Ne sommes-nous pas en train d’assister à une destruction systématique de tous les services publics français pleinement cohérente avec la vision présidentielle et une volonté internationale d’uniformisation purement marchande ?
Les méthodes de leur destruction sont très transparentes : limitation systématique de leurs moyens humains et financiers, stigmatisation des difficultés en résultant comme étant dues exclusivement à leur qualité de service public. Comparaison puis mise en concurrence avec des officines privées, puis à terme fermeture pour manque de rentabilité, tout cela est sans doute le programme. Nous nous opposons - et de manière frontale - au projet gouvernemental de destruction des services publics français.

Dans cette logique absurde, le citoyen, l’homme, est mis en demeure de s’adapter à un système complètement déshumanisé et de servir des intérêts qui n’ont presque plus rien à voir avec lui. La rentabilité partout, concurrence sans limites, tout est fait pour le transformer en un simple outils de production spécialisé, qui semble ne présenter que des inconvénients, surtout celui de coûter cher.

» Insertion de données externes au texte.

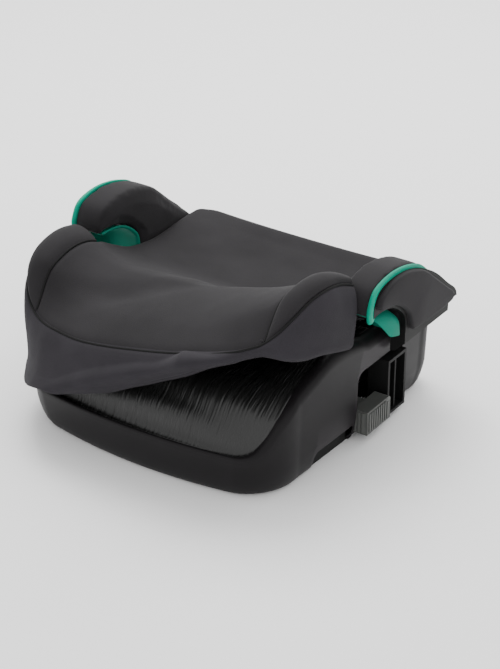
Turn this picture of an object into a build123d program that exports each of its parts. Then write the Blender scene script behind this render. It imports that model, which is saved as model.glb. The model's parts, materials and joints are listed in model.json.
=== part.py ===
from build123d import *
import math
import os

# Backless booster seat with rigid anchor connectors.  Millimetres, +Z up, +Y rear,
# +X the seat's left.  Origin: middle of the underside, on the floor plane.

# ---- driving dimensions -------------------------------------------------------------
BASE_HALF_W = 181.0          # lower shell half width at the floor
BASE_FRONT = 188.0           # front of the lower shell at the floor
BASE_REAR = 188.0            # rear of the lower shell at the floor
LEDGE_Z = 55.0               # height of the ledge the cover hem hooks behind
WALL = 4.0                   # shell wall
PAN_DEPTH = 2.6              # textured pan let into the shell
PAN_GAP = 0.3
COVER_GAP = 3.0              # cover underside above the shell
COVER_HALF_W = 183.0
COVER_FRONT = 184.0
COVER_REAR = 193.0
ARM_IN = 172.0               # inner face of an armrest
ARM_TRIM = 210.0             # inner face of the trim strip
ARM_OUT = 222.0              # outer face of an armrest
CONNECTOR_X = 140.0          # anchor connectors are 280 apart
FRAME_TRAVEL = 80.0
BAR_Z = 42.0                 # height of the anchor bar centre line
FLAP_THICK = 11.0            # padding of the part of the cover that lifts
LIFT_DEG = 21.0              # how far the cover front is lifted in the rest pose
CURL_DEG = 80.0              # how far the free hem is curled under in the rest pose
LIFT_A = (-175.0, -165.0)    # plan points of the fold the cover front lifts about
LIFT_B = (185.0, 70.0)
FOLD_Z = 150.0
CREASE_A = (-125.0, -184.0, 57.0)    # ends of the line the free hem curls under about
CREASE_B = (178.0, -184.0, 116.0)
TUCK_Z = 120.0               # the left side's skirt is tucked up under the cover below this

# seat heights along Y: the hard shell in the middle and at its rim, the fitted cover
# in the middle and on its bolsters
SHELL_MID = [(-205, 50), (-190, 54), (-184, 58), (-177, 72), (-168, 85), (-155, 96), (-130, 105),
             (-100, 109), (0, 109), (100, 112), (160, 121), (185, 129), (205, 131)]
SHELL_RIM = [(-205, 50), (-190, 54), (-180, 60), (-165, 74), (-150, 93), (-130, 113), (-110, 127), (-90, 138),
             (-60, 152), (-40, 156), (-25, 150), (0, 136), (25, 130), (100, 129), (205, 130)]
COVER_MID = [(-205, 100), (-188, 107), (-175, 114), (-160, 121), (-135, 127), (-100, 129), (-50, 127),
             (0, 125), (60, 126), (120, 131), (160, 138), (185, 144), (205, 144)]
COVER_RIM = [(-205, 96), (-188, 110), (-175, 122), (-160, 142), (-142, 166), (-126, 183), (-105, 193),
             (-82, 198), (-59, 197), (-38, 190), (-21, 178), (9, 162), (30, 152), (56, 147), (90, 144),
             (144, 148), (185, 148), (205, 146)]
GRID_X = [-205, -182, -165, -140, -95, -40, 0, 40, 95, 140, 165, 182, 205]
GRID_Y = [-205, -190, -182, -172, -158, -138, -110, -75, -40, -5, 30, 75, 125, 175, 205]

# closed jaw profile (y, z)
JAW_OUTLINE = [(156, 47), (154.5, 53), (157, 58.5), (164, 60), (172, 57), (186, 50), (188, 38), (183, 37),
               (181, 45.5), (168, 47)]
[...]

A cette vision destructrice, nous voulons en opposer une autre, inspirée et imprégnée d’humanisme, capable de transcender les fanatismes par la réflexion. Il ne sera pas facile de remettre les structures monumentales construites pour le profit exclusif des très peu de gens au service de l ‘ensemble des citoyens, mais si nous voulons léguer à nos enfants une Terre vivable, il n’est que temps de nous y atteler.